Bush dedicating an entire song to a number isn’t all that wild. During her career, the lyrical content of her songs has always sat so far out of the realm of the norms. These are never classic tracks about love or loss, and even when they do deal in those topics, there’s a twist, like singing them from the perspective of a dying snowman, or a murderous widow on a revenge mission.
They get wilder than that. Bush has tracks about everything from religion to doing laundry to being shipwrecked and nearly dying. There are songs about historic genocides and figures, about pop culture icons and literary greats. There are songs about ghosts and killers and mothers and more.
All of that is to say that absolutely nothing is too niche or too left-field for her.

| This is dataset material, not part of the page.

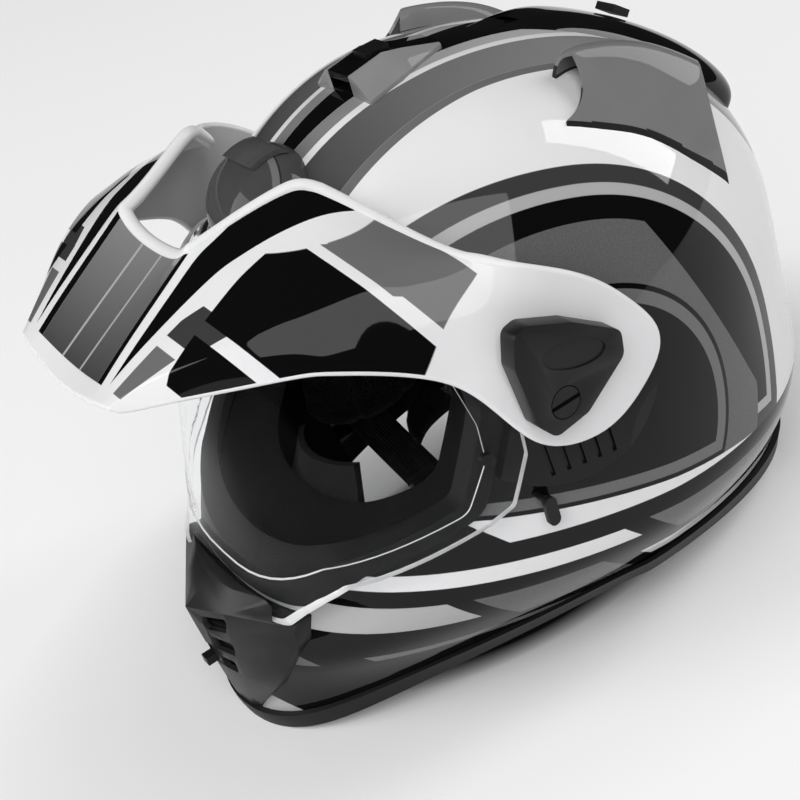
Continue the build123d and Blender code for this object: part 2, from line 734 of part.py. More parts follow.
# Breath guard inside the chin bar
guard_front_y = -101.0
guard_half_width = 34.0
guard_low_z = 66.0
guard_high_z = 98.0
guard_faces = []
for z, back, narrow_share in ((guard_low_z, 0, 1), (guard_high_z, breath_guard_wall * 4, 0.7)):
    half = guard_half_width * narrow_share
    outer = ThreePointArc((-half, guard_front_y + 3 * breath_guard_wall + back, z),
                          (0, guard_front_y + back, z),
                          (half, guard_front_y + 3 * breath_guard_wall + back, z))
    inner = ThreePointArc((half, guard_front_y + 4 * breath_guard_wall + back, z),
                          (0, guard_front_y + breath_guard_wall + back, z),
                          (-half, guard_front_y + 4 * breath_guard_wall + back, z))
    ends = [Line(outer @ 1, inner @ 0), Line(inner @ 1, outer @ 0)]
    guard_faces.append(Face(Wire([outer, ends[0], inner, ends[1]])))
breath_guard = loft(guard_faces, ruled=True)

# Chin strap: two webbing straps riveted inside the shell, and a pair of D-rings
strap_top_z = anchor_z + rivet_head_radius
strap_wall_z = anchor_z - rivet_head_radius - webbing_bend / 2
strap_inset = -shell_wall - webbing_wall / 2 - fit_gap
strap_top_x = side_at(anchor_y - webbing_width / 2, strap_top_z, strap_inset)
strap_wall_x = side_at(anchor_y - webbing_width / 2, strap_wall_z, strap_inset)
strap_x = (strap_top_x, strap_wall_x, 74.0, 44.0)
strap_z = (strap_top_z, strap_wall_z, 33.0, 24.0)
left_end = (8.0, 12.0)
strap_plane = Plane(origin=(0, anchor_y + webbing_width / 2, 0), x_dir=(1, 0, 0), z_dir=(0, -1, 0))
anchor_share = (anchor_z - strap_wall_z) / (strap_top_z - strap_wall_z)
anchor_x = strap_wall_x + (strap_top_x - strap_wall_x) * anchor_share
rivet_plane = Plane(origin=(anchor_x, anchor_y, anchor_z), x_dir=(0, 1, 0),
                    z_dir=(strap_top_z - strap_wall_z, 0, strap_wall_x - strap_top_x))


def rivet_disc(radius, low, high):
    """Disc square to the webbing at its rivet."""
    return rivet_plane * Pos(0, 0, (low + high) / 2) * Cylinder(radius, high - low)


def strap_along(points):
    """Webbing strap that follows (x, z) points at its middle."""
    path = FilletPolyline(*points, radius=webbing_bend)
    band_face = strap_plane * trace(path, line_width=webbing_wall)
    return extrude(band_face, webbing_width) - rivet_disc(rivet_radius, -webbing_wall, webbing_wall)


strap_points = list(zip(strap_x, strap_z))
strap_left = strap_along(strap_points + [left_end])
loop_bore = ring_pitch / 2 + ring_wire_radius + ring_gap
strap_end = Vector(*strap_points[-1])
strap_way = (strap_end - Vector(*strap_points[-2])).normalized()
loop_centre = strap_end + strap_way * (loop_bore + webbing_wall / 2)
loop_x, loop_z = loop_centre.X, loop_centre.Y
loop_circle = strap_plane * Pos(loop_x, loop_z) * (Circle(loop_bore + webbing_wall) - Circle(loop_bore))
loop = extrude(loop_circle, webbing_width)
strap_right = mirror(strap_along(strap_points) + loop, about=Plane.YZ)
rivet = rivet_disc(rivet_radius, -webbing_wall / 2, 4 * webbing_wall) & skin(-shell_wall)
rivet += rivet_disc(rivet_head_radius, -webbing_wall / 2 - rivet_head_wall, -webbing_wall / 2)
ring_half_y = webbing_width / 2 + ring_wire_radius + ring_gap
ring_side = Plane(origin=(-loop_x, anchor_y, 0), x_dir=(1, 0, 0), z_dir=(0, 1, 0))
ring_near_y, ring_far_y = anchor_y - ring_half_y, anchor_y + ring_half_y
ring_path = FilletPolyline((-loop_x, ring_near_y), (ring_reach - loop_x, ring_near_y),
                           (ring_reach - loop_x, ring_far_y), (-loop_x, ring_far_y),
                           radius=2 * ring_wire_radius, close=True)
ring = sweep(ring_side * Circle(ring_wire_radius), path=ring_path)
rings = [ring.moved(Location((0, 0, loop_z + lift))) for lift in (-ring_pitch / 2, ring_pitch / 2)]

# Shield latch: a small lever on the shell
latch_x = side_at(latch_y, latch_low_z, plate_wall + fit_gap)
latch_view = Pos(latch_y, (latch_low_z + latch_high_z) / 2) * SlotOverall(
    latch_high_z - latch_low_z, 2 * latch_radius, rotation=90)
latch = across_slab(latch_view, latch_x, latch_x + latch_wall)
latch_stem = disc_along_x(latch_y, latch_high_z - latch_radius, latch_radius / 2, 0, latch_x)
latch_stem = latch_stem - skin(latch_clear)

left_cover, right_cover = both(cover)
left_screw, right_screw = both(screw)
left_cheek, right_cheek = both(cheek_pad)
nodes = {
    "outer_shell": shell,
    "rim_trim": trim,
    "port_gasket": gasket,
    "base_plate_left": left_plate,
    "base_plate_right": right_plate,
    "shield": shield,
    "shield_pivot_pins": Compound(children=list(both(pivot_pin))),
    "lens_pins": Compound(children=list(both(lens_pin))),
    "peak": peak,
    "pod_cover_left": left_cover,
    "pod_cover_right": right_cover,
    "peak_screw_left": left_screw,
    "peak_screw_right": right_screw,
    "chin_vent_body": chin_body,
    "chin_vent_shutter": shutter,
    "brow_vent": brow_vent,
    "brow_vent_lid": brow_lid,
    "top_vent": top_vent,
    "top_vent_slider": top_slider,
    "rear_spoiler": spoiler,
    "exhaust_knob": knob,
    "rear_duct_left": left_duct,
    "rear_duct_right": right_duct,
    "crown_foam": crown_foam,
    "chin_foam": chin_foam,
    "crown_pad": crown_pad,
    "cheek_pad_left": left_cheek,
    "cheek_pad_right": right_cheek,
    "neck_roll": neck_roll,
    "breath_guard": breath_guard,
    "strap_left": strap_left,
    "strap_right": strap_right,
    "strap_rivets": Compound(children=list(both(rivet))),
    "d_rings": Compound(children=rings),
    "shield_latch": latch + latch_stem,
}
os.makedirs("parts", exist_ok=True)
for name, shape in nodes.items():
    export_step(shape, f"parts/{name}.step")
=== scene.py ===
import bpy
from functools import reduce
from math import atan2, cos, pi, radians, sin, tan
from mathutils import Matrix, Vector


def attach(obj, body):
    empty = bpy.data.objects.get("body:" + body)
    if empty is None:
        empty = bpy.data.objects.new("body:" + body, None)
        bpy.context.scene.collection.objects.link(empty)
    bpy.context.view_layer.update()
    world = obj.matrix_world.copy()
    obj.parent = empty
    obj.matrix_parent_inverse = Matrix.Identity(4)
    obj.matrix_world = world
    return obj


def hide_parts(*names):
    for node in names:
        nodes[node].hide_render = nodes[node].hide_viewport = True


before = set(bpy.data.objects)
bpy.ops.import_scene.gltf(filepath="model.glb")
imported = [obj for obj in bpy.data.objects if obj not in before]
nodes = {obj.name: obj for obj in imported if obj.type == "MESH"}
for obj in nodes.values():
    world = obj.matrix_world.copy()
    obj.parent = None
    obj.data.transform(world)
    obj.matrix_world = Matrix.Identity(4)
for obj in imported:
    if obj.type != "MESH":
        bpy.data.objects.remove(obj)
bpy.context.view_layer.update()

# The studio: three soft lamps and the camera of the photograph. Lengths in this file
# are millimetres times MM, because the scene is in metres.
MM = 0.001
scene = bpy.context.scene


def placed(name, data):
    """An object of some data, put in the scene."""
    item = bpy.data.objects.new(name, data)
    scene.collection.objects.link(item)
    return item


camera_azimuth = radians(66.84)
camera_elevation = radians(31.72)
camera_roll = radians(-18.67)
camera_target = Vector((-94.51, 0.0, 34.5)) * MM
camera_distance = 796.95 * MM
camera_back = Vector((sin(camera_azimuth) * cos(camera_elevation),
                      -cos(camera_azimuth) * cos(camera_elevation), sin(camera_elevation)))
level_right = Vector((cos(camera_azimuth), sin(camera_azimuth), 0))
level_up = camera_back.cross(level_right)
camera_right = level_right * cos(camera_roll) + level_up * sin(camera_roll)
camera_up = level_up * cos(camera_roll) - level_right * sin(camera_roll)
camera_data = bpy.data.cameras.new("camera")
camera_data.lens = 69.32
camera_data.sensor_width = 36.0
camera_data.clip_start = 10 * MM
camera = placed("camera", camera_data)
camera.matrix_world = Matrix.Translation(camera_target + camera_back * camera_distance) @ Matrix(
    (camera_right, camera_up, camera_back)).transposed().to_4x4()
scene.camera = camera
scene.view_settings.view_transform = "Standard"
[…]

There is no topic too random to be out of bounds for her, so the decision to write an entire track simply about pi isn’t all that weird.
In case you didn’t pay attention in maths class, pi is the ratio of a circle’s circumference to its diameter. That doesn’t make a lot of sense to me, nor does it actually really mean anything to anyone’s day-to-day life, so the need-to-know information is simply that it is a long number with an infinite amount of digits.
In her track, ‘Pi’, Bush rounds it up to around 200 or so, though, for the sake of the song. In place of a chorus, she merely reels off the numbers, singing, “3.14159 26535897932 3846 264 338 3279…” The song isn’t just a flex of her mathematical recall, though. To her, it’s a love song.
“He does love his numbers,” she sings as she imagines the lover of Archimedes, who discovered the phenomenon. Mostly, it’s about watching someone you love obsess over something and achieve something. It’s oddly endearing for a song filled with more numbers than words.
Maybe that true meaning is the reason why she allowed a slip-up through the cracks. Eagled-eyed and nerdy fans noticed that while for the most part Bush’s maths is correct, she does in fact mess up.
She messes up on the 54th decimal, which I think can be forgiven given how much of a feat it is to remember that far. But then later, she skips forward a whole 22 decimals, seemingly fast forwarding to a part of the number that simply fit the song better.
Messing with maths all for the sake of a good rhyme, Bush’s song might be devoted to pi, but it’s not accurate to it, so maybe don’t look towards the singer and this song for any kind of study guide for a maths exam.